Since we previewed the Senate Commerce subcommittee's hearing on formaldehyde in textiles and consumer products, a brief follow up. Judging from the testimony, yesterday's hearing remained factual and non-exploitative, but still provided more
foundation for litigation as well as legislation modeled on the Consumer Product Safety Improvement Act.
Senator Robert Casey
(D-PA) is driving the issue, and according to the agenda, he opened the
hearing. Also testifying (click for prepared statements):
Dr. Ruth Etzel M.D., Ph.D, FAAP
American Academy of Pediatrics' book on Pediatric Environmental Health
Dr. David Brookstein
Dean and Professor
School of Engineering and Textiles, Philadelphia University
Dr. Phillip J. Wakelyn
Wakelyn Associates, LLC
The hearing recalls the phthalates debate. Dr. Etzel, a pediatrician, emphasizes the risks to children and says Congress should adopt California's standards on formaldehyde in wood products. (See the phthalates precedent.)

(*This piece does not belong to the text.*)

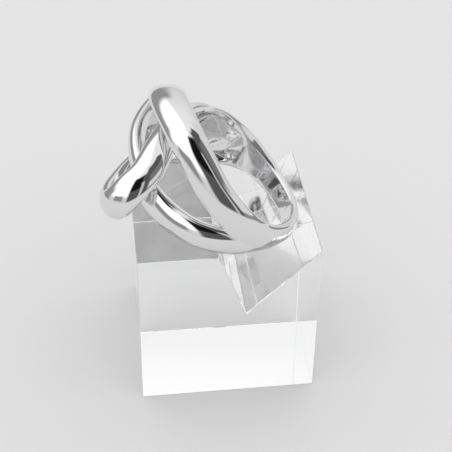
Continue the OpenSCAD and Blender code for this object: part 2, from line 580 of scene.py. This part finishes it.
def wear_group() -> bpy.types.NodeTree:
    """Builds the shared effect of polishing and handling: a slight swell, faint hairlines and
    cloudy smudges.

    Returns:
        A group with inputs Scale, Gloss, Cloud and Swell, and outputs Roughness and Height.
    """
    name = "handling_wear"
    cloud_detail, line_detail, swell_detail = 3.0, 6.0, 0.5
    line_fineness = 9.0
    line_stretch = (1.0, 0.12, 1.0)
    if name in bpy.data.node_groups:
        return bpy.data.node_groups[name]
    tree = bpy.data.node_groups.new(name, "ShaderNodeTree")
    for label, value in (("Scale", 300.0), ("Gloss", 0.05), ("Cloud", 0.03), ("Swell", 0.0)):
        socket = tree.interface.new_socket(label, in_out="INPUT", socket_type="NodeSocketFloat")
        socket.default_value = value
    for label in ("Roughness", "Height"):
        tree.interface.new_socket(label, in_out="OUTPUT", socket_type="NodeSocketFloat")
    source = tree.nodes.new("NodeGroupInput")
    sink = tree.nodes.new("NodeGroupOutput")
    place = tree.nodes.new("ShaderNodeTexCoord")
    clouds = tree.nodes.new("ShaderNodeTexNoise")
    clouds.inputs["Detail"].default_value = cloud_detail
    lines = tree.nodes.new("ShaderNodeTexNoise")
    lines.inputs["Detail"].default_value = line_detail
    swells = tree.nodes.new("ShaderNodeTexNoise")
    swells.inputs["Detail"].default_value = swell_detail
    finer = tree.nodes.new("ShaderNodeMath")
    finer.operation = "MULTIPLY"
    finer.inputs[1].default_value = line_fineness
    stretch = tree.nodes.new("ShaderNodeMapping")
    stretch.inputs["Scale"].default_value = line_stretch
    spread = tree.nodes.new("ShaderNodeMath")
    spread.operation = "MULTIPLY_ADD"
    rise = tree.nodes.new("ShaderNodeMath")
    rise.operation = "MULTIPLY_ADD"
    link = tree.links.new
    link(place.outputs["Object"], clouds.inputs["Vector"])
    link(place.outputs["Object"], stretch.inputs["Vector"])
    link(stretch.outputs["Vector"], lines.inputs["Vector"])
    link(place.outputs["Object"], swells.inputs["Vector"])
    link(source.outputs["Scale"], clouds.inputs["Scale"])
    link(source.outputs["Scale"], swells.inputs["Scale"])
    link(source.outputs["Scale"], finer.inputs[0])
    link(finer.outputs[0], lines.inputs["Scale"])
    link(clouds.outputs["Fac"], spread.inputs[0])
    link(source.outputs["Cloud"], spread.inputs[1])
    link(source.outputs["Gloss"], spread.inputs[2])
    link(spread.outputs[0], sink.inputs["Roughness"])
    link(swells.outputs["Fac"], rise.inputs[0])
    link(source.outputs["Swell"], rise.inputs[1])
    link(lines.outputs["Fac"], rise.inputs[2])
    link(rise.outputs[0], sink.inputs["Height"])
    return tree


def add_wear(tree: bpy.types.NodeTree, shader: bpy.types.Node, scale: float, gloss: float,
             cloud: float, swell: float, relief: float) -> None:
    """Places the handling wear in a material.

    Args:
        tree: The material's nodes.
        shader: Its Principled shader.
        scale: Size of the clouds, as a noise scale.
        gloss: Roughness of the clean surface.
        cloud: How much rougher the smudges are.
        swell: Height of the slow waves, as a multiple of the hairlines' depth.
        relief: Depth of the hairlines, in metres.
    """
    wear = tree.nodes.new("ShaderNodeGroup")
    wear.node_tree = wear_group()
    wear.inputs["Scale"].default_value = scale
    wear.inputs["Gloss"].default_value = gloss
    wear.inputs["Cloud"].default_value = cloud
    wear.inputs["Swell"].default_value = swell
    bump = tree.nodes.new("ShaderNodeBump")
    bump.inputs["Strength"].default_value = 1.0
    bump.inputs["Distance"].default_value = relief
    tree.links.new(wear.outputs["Roughness"], shader.inputs["Roughness"])
    tree.links.new(wear.outputs["Height"], bump.inputs["Height"])
    tree.links.new(bump.outputs["Normal"], shader.inputs["Normal"])


@dataclass(frozen=True)
class PolishedSilver:
    """Mirror-polished silver with faint handling marks."""

    colour: tuple[float, float, float, float] = (0.82, 0.82, 0.825, 1.0)
    wear_scale: float = 260.0
    gloss: float = 0.035
    cloud: float = 0.05
    swell: float = 60.0
    relief: float = 0.0000004

    def material(self) -> bpy.types.Material:
        """Builds the silver.

        Returns:
            The material.
        """
        material, tree, shader = new_material("polished_silver")
        shader.inputs["Base Color"].default_value = self.colour
        shader.inputs["Metallic"].default_value = 1.0
        add_wear(tree, shader, self.wear_scale, self.gloss, self.cloud, self.swell, self.relief)
        return material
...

Dr. Wakelyn was the odd man out, and he stated his position with pleasing clarity:
There have been no valid safety related problems raised in the US concerning the low levels of formaldehyde on clothing and textiles. In view of all the studies over the last 30 years indicting that there is not a formaldehyde problem with US textiles products and regulations already in place concerning formaldehyde and textiles, no new regulations are necessary. Because the evidence is so strong that formaldehyde in textiles does not pose a problem to consumers, there is no need for legislative or regulatory action concerning formaldehyde and textiles unless the results of the GAO study, required by Section 234 of the CPSIA which became law August 14, 2008, indicate that action is necessary.